Re: Deleting from destructor
You did it again. Please do not top-post. It is frowned upon around these
parts.
mc wrote:
Why is there a need for the original's destructor to be called? After all,
the original is copied verbatim and consequently the destructor is called
once as expected.
[snip]
I am not sure, I understand your code. You have:
Foo::Foo() {
// Initialize stuff
m_This = this; // m_This is a "void*"
}
Foo::~Foo() {
// Release all resources
// and finally the memory
delete m_This;
}
const FOO& MCU::foo() {
return (*new Foo());
}
and then
FOO foo = mcu.foo(); // creates a copy
Now the destructor of the foo object will be called. This destructor, in
turn, is going to invoke
delete m_This;
which will call the destructor for the original. Here is what I do not
understand:
a) Why is m_This a void*? It appears that in this case
delete m_This;
will _not_ invoke the destructor of the original.
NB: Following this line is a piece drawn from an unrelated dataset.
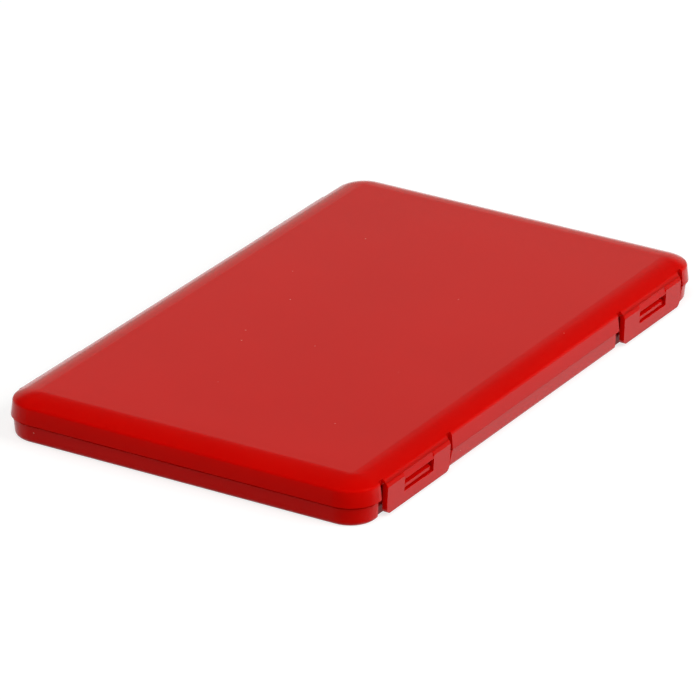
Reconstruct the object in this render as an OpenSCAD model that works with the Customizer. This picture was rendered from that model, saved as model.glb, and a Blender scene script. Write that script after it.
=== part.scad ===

b) Why are you not running into an infinite loop? After all, the destructor
of the original, once invoked, has to execute
delete m_This;
too.
c) Could it be that (a) and (b) are related, i.e., do you run into an
infinite loop if m_This had type foo*? If that is the case, then with the
delete m_This;
statement in the destructor of the copy foo, you are likely invoking
undefined behavior because of a type mismatch of the actual object and what
you are telling the compiler [5.3.5/3].
Best
Kai-Uwe Bux